Now that you know about the two most important metrics, let’s have a look at how to add them into your Google Ads account.
Let’s start off with the ROAS or as it’s called in Google Ads: conv. value / cost
- To add this column to your Google Ads account, simply go to your Campaigns tab on your Google Ads Dashboard and click the Columns icon as seen here:
2. Choose Modify Columns from the drop down menu and search for this metric: conv. value / cost using the search bar and click to include it in your Columns lineup. You may change the order of your metrics using the order menu on the right as shown below:
For Profit Generated, you’ll have to create a custom column and add in a formula to compute this as this is not a Google Ads column by default. The steps are:
1. Go to your Campaigns tab in your Google Ads Dashboard and click on Columns > Modify columns to access the list of columns.
2. Drag the scroll bar down and look for Custom Columns which is at the end of the options and click on “+Custom Column”
3. Add in the metric name “Profit Generated” and add in this formula for the Formula text box: [ (Conv. value * Profit Margin) – Cost ] and change the column format to Currency like the image below and click Save.
4. Once the custom column is completed, you can rearrange the column arrangement using the drag and drop menu on the right. Click Apply when you’re done!
You’re all set to start using these columns to influence your Google Ads account optimisations!

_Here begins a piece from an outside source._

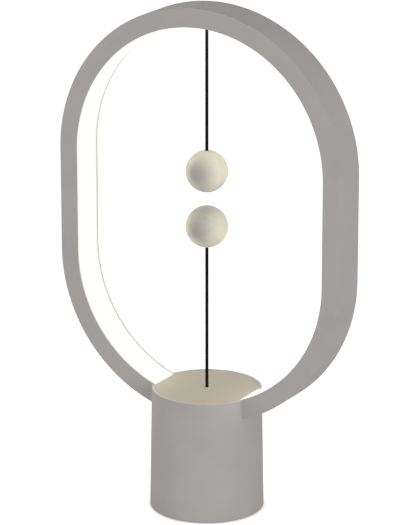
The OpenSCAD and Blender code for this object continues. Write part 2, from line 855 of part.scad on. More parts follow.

If you’d like a deeper look on how you can do this, watch the video below:
Now that you know how to take into consideration profit margins for your Google Ads account management, you’ll be able to make calculated optimization decisions that are guided by profitability. Remember that using profit-based metrics such as the ones introduced in this article takes the guesswork out of the bidding equation and will help your account and its campaigns thrive in the evolving competitive landscape.